The Roman period mummies that he’s examined have something strange happening with the ribs – it’s impossible to dislocate one’s ribs in life, but that’s what has happened in these mummies. He’s looked at the wrapping styles of around 30 Roman era mummies, and one distinctive group is the “red shroud mummies”. The red colour comes from red lead, from Spain. This group includes the older man who was beaten to death that he showed us earlier in the talk, and the man who had an ibis bird inside his mummy.

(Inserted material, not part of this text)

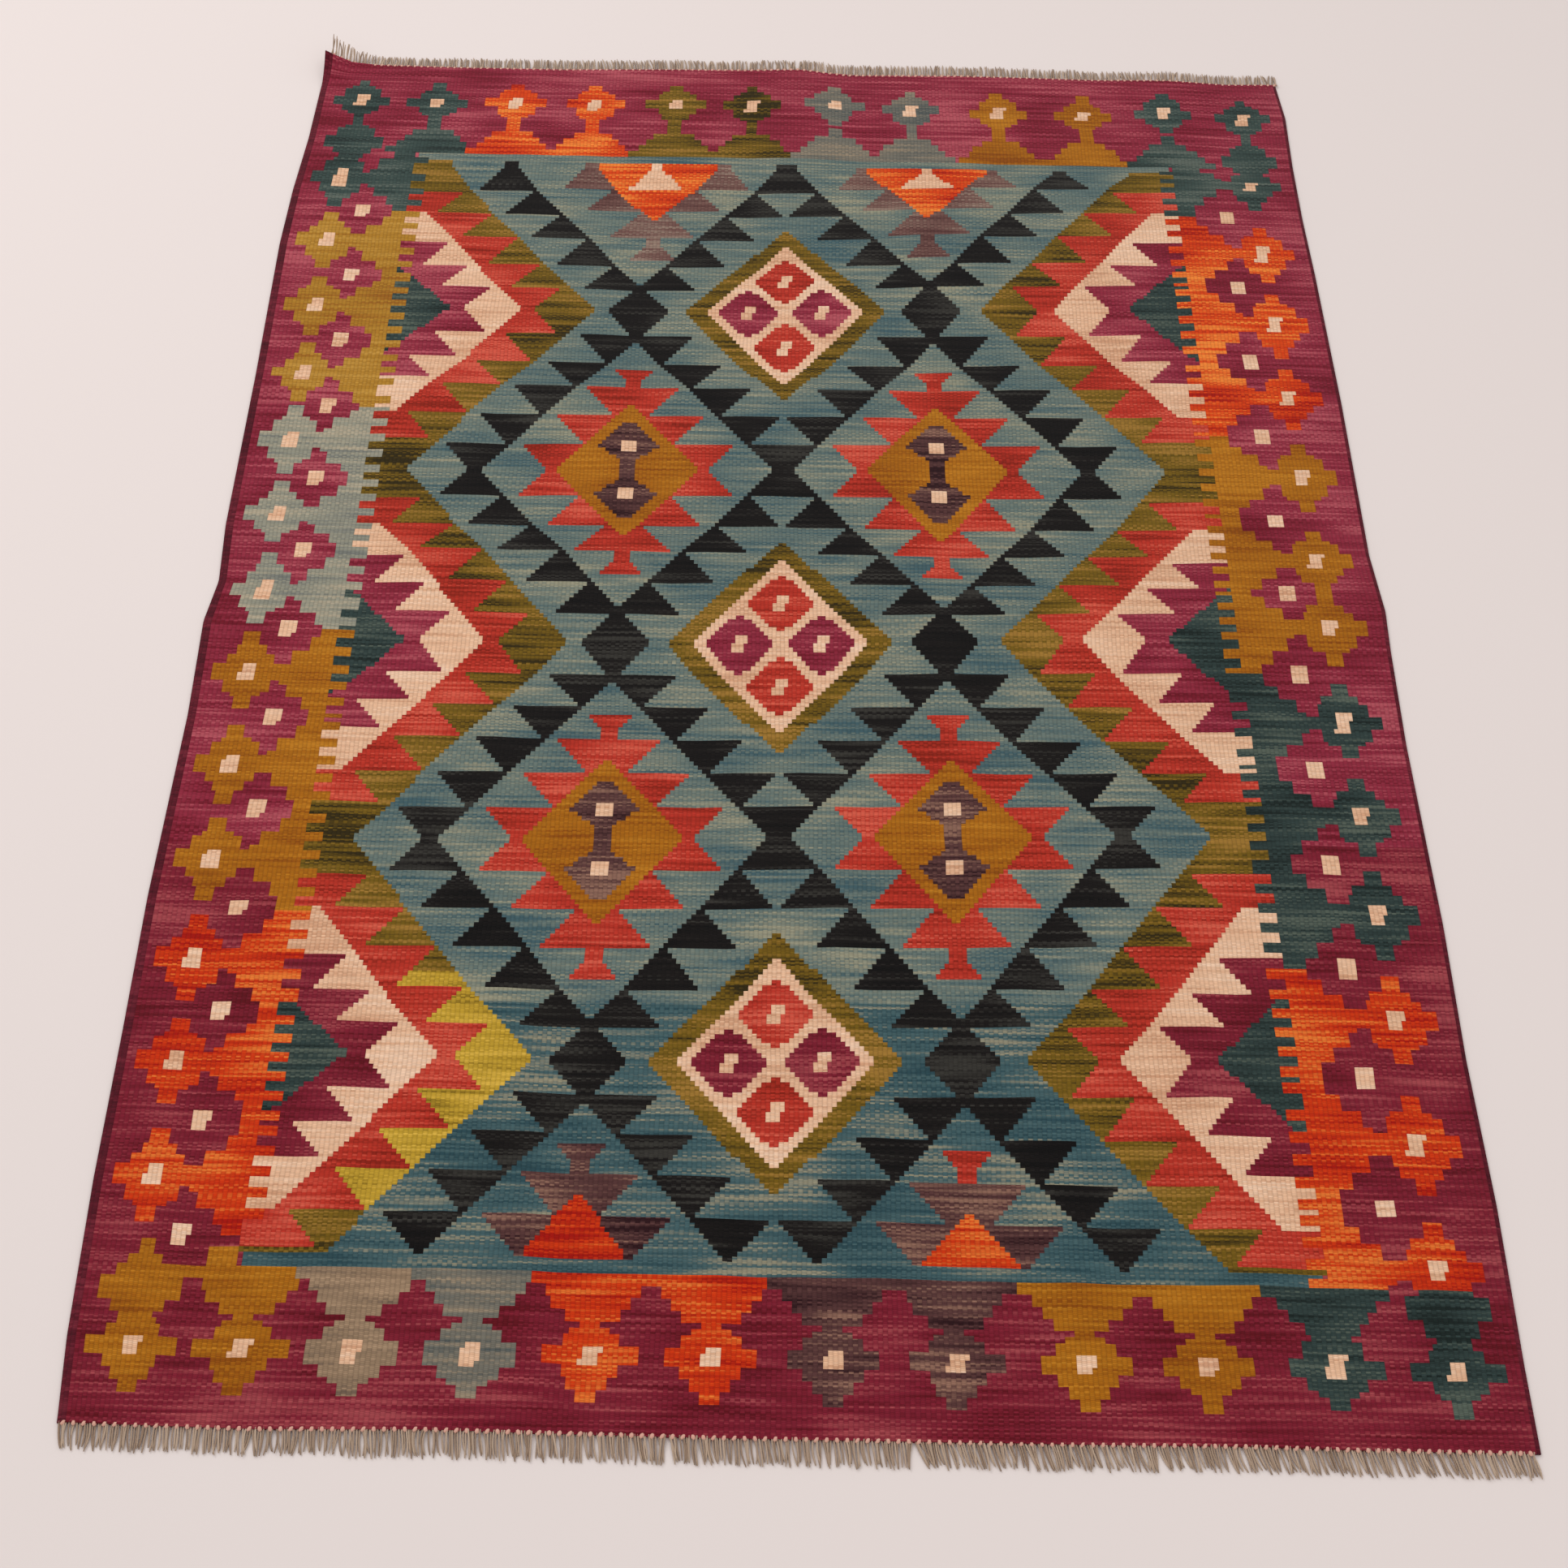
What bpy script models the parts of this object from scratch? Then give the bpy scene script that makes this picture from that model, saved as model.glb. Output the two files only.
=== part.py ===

One trend is that from the Old Kingdom period to the Roman period there is less & less emphasis on the tomb. And so by the Roman era the mummification techniques have become more about the final external appearance of the body. I think this correlates with something Manon Y. Schutz said last month (my write up is here) when she talked about a 2nd Century CE coffin bed which appeared to function symbolically as a temple within the tomb (rather than the tomb itself playing that sort of role).
Loynes has examined 90 mummies so far, and is hoping to look at lots more so that he can draw more robust conclusions. Even tho 90 seems a reasonable sample size once they’ve been separated by time period, geographic location or other factors each group ends up quite small which makes teasing out what is a unique feature of a particular mummy or what is a common feature of the group more difficult.
During the questions at the end someone asked about the hearts of the mummies he’s examined. For theological/ritual purposes the heart is supposed to be replaced in the body so that the weighing of the heart can take place in the afterlife. But Loynes says that in practice the heart is normally no longer there, and replaced with a heart scarab.
In the questions he also showed us one of the other ways modern technology can be used to investigate mummies. He had a 3D printed model of an incision plate from the inside of a mummy which had been made using the data from a CAT scan, which I think is a really cool way that modern technology is letting us “unwrap” mummies without destroying them.